Best Timing For A Smooth Trip

The sweet spot is to apply as soon as your trip is real and your passport details are settled. That usually means after your passport is valid, your travel dates are clear, and you know which document you will use. Waiting until the day before the flight makes every minor issue feel huge.

Early application also helps with group trips. If one person in the family hits a snag, you still have breathing room to sort it out without burning flights, airport transfers, and hotel bookings.

When You Apply Risk Level What Usually Happens
Several days or more before travel Low You have room for corrections, waiting time, and calmer check-in
The day before travel Medium A smooth approval may still work, but any snag becomes stressful fast
On the way to the airport High You are betting the whole trip on timing you do not control
At the airport after check-in opens Very high You may miss boarding even if the application itself is submitted

Simple Steps That Save A Lot Of Stress

A clean ETA plan is not fancy. It is just disciplined. Apply on the official site, double-check the passport number, use the same passport for travel, and wait for approval before travel day becomes a sprint.

Also, save proof of approval where you can reach it fast. Phone battery dies. Apps crash. Airport Wi-Fi can be flaky. A screenshot, email access, and printed trip details can save a lot of awkward scrambling at the counter.

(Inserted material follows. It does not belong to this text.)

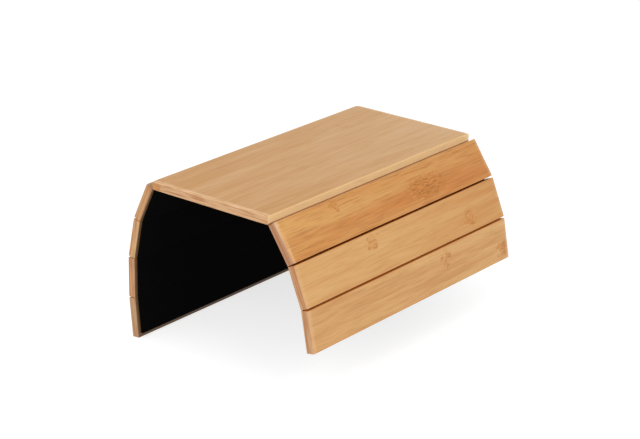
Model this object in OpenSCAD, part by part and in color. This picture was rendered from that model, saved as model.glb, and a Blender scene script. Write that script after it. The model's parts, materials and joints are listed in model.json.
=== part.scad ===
/* [Boards] */
// Length of every board, along the sofa arm
board_l = 350; // [200:5:500]
// Width of the top board
top_w = 163.4; // [110:0.2:260]
// Width of each side slat
slat_w = 46.4; // [30:0.2:80]
// Thickness of the bamboo
board_t = 10; // [6:0.5:16]
// Gap between neighbouring boards where the backing joins them
hinge_gap = 0.4; // [0.2:0.1:2]
// Chamfer that breaks every edge of a board
edge_break = 0.9; // [0.3:0.1:2]

/* [Backing] */
// Thickness of the black backing sheet
backing_t = 2; // [1:0.1:4]
// Bare bamboo left between the outer edge of the backing and the ends of the boards
backing_margin = 4.2; // [2:0.1:15]
// Space left between two glued stretches of the backing when their hinge is fully folded
fold_clearance = 0.4; // [0.2:0.1:1.5]

/* [Bends at rest] */
// Bend from the top board down to the first right slat
right_angle_1 = 56; // [0:0.5:90]
// Bend from the first right slat to the second
right_angle_2 = 12; // [0:0.5:25]
// Bend from the second right slat to the third
right_angle_3 = 12; // [0:0.5:25]
// Bend from the top board down to the first left slat
left_angle_1 = 64.5; // [0:0.5:90]
// Bend from the first left slat to the second
left_angle_2 = 13.5; // [0:0.5:25]
// Bend from the second left slat to the third
left_angle_3 = 11; // [0:0.5:25]
// Bend from the third left slat to the fourth
left_angle_4 = 6; // [0:0.5:25]
// Largest bend that any hinge is made for
fold_angle_max = 90; // [90:1:120]

/* [Hidden] */
left_angles = [left_angle_1, left_angle_2, left_angle_3, left_angle_4];
right_angles = [right_angle_1, right_angle_2, right_angle_3];

// Distance from one hinge line to the next
hinge_pitch = slat_w + hinge_gap;
// Length of the backing along the boards
backing_l = board_l - 2 * backing_margin;
// Unglued stretch of the backing on each side of a hinge line
flex_half = backing_t * tan(fold_angle_max / 2) + fold_clearance;

// Colours of the bamboo, board by board, and of the backing
top_tone = [0.83, 0.68, 0.49];
warm_tone = [0.81, 0.59, 0.37];
light_tone = [0.86, 0.68, 0.46];
mid_tone = [0.83, 0.63, 0.42];
backing_tone = [0.04, 0.04, 0.04];
strip_tone = [0.1, 0.1, 0.1];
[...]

A Better Rule Than “Maybe It’ll Be Fine”

If your question is whether you can apply for UK ETA at the airport, the better question is this: would you trust your whole trip to a last-minute document check with no room for delay? Most travelers would not do that with a passport. The ETA belongs in the same category.

So yes, you may be able to hit submit from the terminal. But if your trip matters, treat that as an emergency fallback, not a plan. The safe play is to get the ETA sorted before you ever leave home. That way the airport goes back to being what it should be: a place to catch a flight, not a place to fix paperwork under pressure.